The Starseeds are buying guns, the Yoga enthusiasts want to hang doctors, and we’re wondering what the shit is going on.

Well first, if you’re surprised metaphysical communities have issues with conspiracies, fascism, and violent imagery, you’re not paying attention. This has always happened, from grifters to cultic spinoffs to political manipulation. We’re just a bit surprised by it since too many of us still, unconsciously, think of these as some fusion of hippies and peace-and-love New Agers.

But let us not forget that many people seek out magical and metaphysical practices out of pain.

That ache that won’t go away so you try yoga. The spiritual void from consumer culture that leads you to a Buddhist church. The bad year that leads you to magic in hope for understanding and influence. So many of us take to the mystical out of ennui or agony or need.

This is not always a bad thing of course. Those moments of waking up are vital for us to get what’s going on and realize what we have to do differently. But sometimes, the pain leads you down terrible paths, to grift, to fanaticism, to worse.

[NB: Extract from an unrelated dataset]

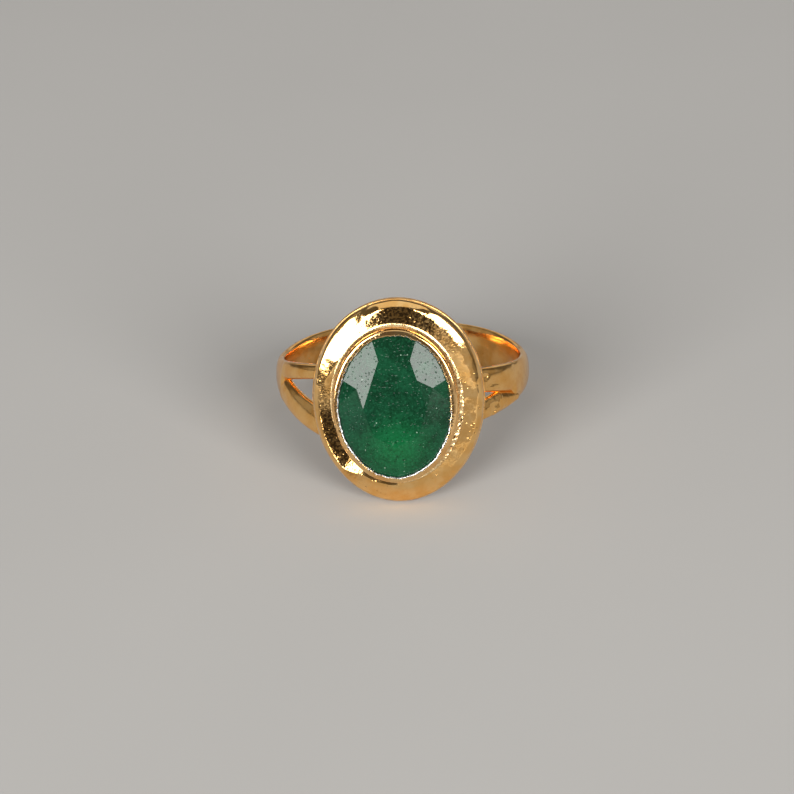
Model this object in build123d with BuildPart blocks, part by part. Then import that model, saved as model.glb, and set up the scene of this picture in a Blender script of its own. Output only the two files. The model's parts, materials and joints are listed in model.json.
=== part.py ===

Conspiracy theories for many are an attempt to soothe pain as well. To explain problems you can’t explain easily. To seek assurance of meaning, even if the meaning is horrible. To give you some way to channel that rage inside you left from your bad job or bad family. Conspiracy theories, used by grifters and manipulators, are also something that can make people feel better for awhile.

So many of us turn to “The Big Picture” in a moment of pain. But it might not be waking up, just finding new ways to numb ourselves.

As much as the conspiracism and tilts towards revenge fantasies bother me in many communities of the metaphysical, keeping this in mind helps. It helps us understand how to handle people better, protect them from falling into traps, and maybe avoid the traps ourselves.

It also reminds us that these days, some of these folks might turn violent as we’ve seen, and we can keep an eye out.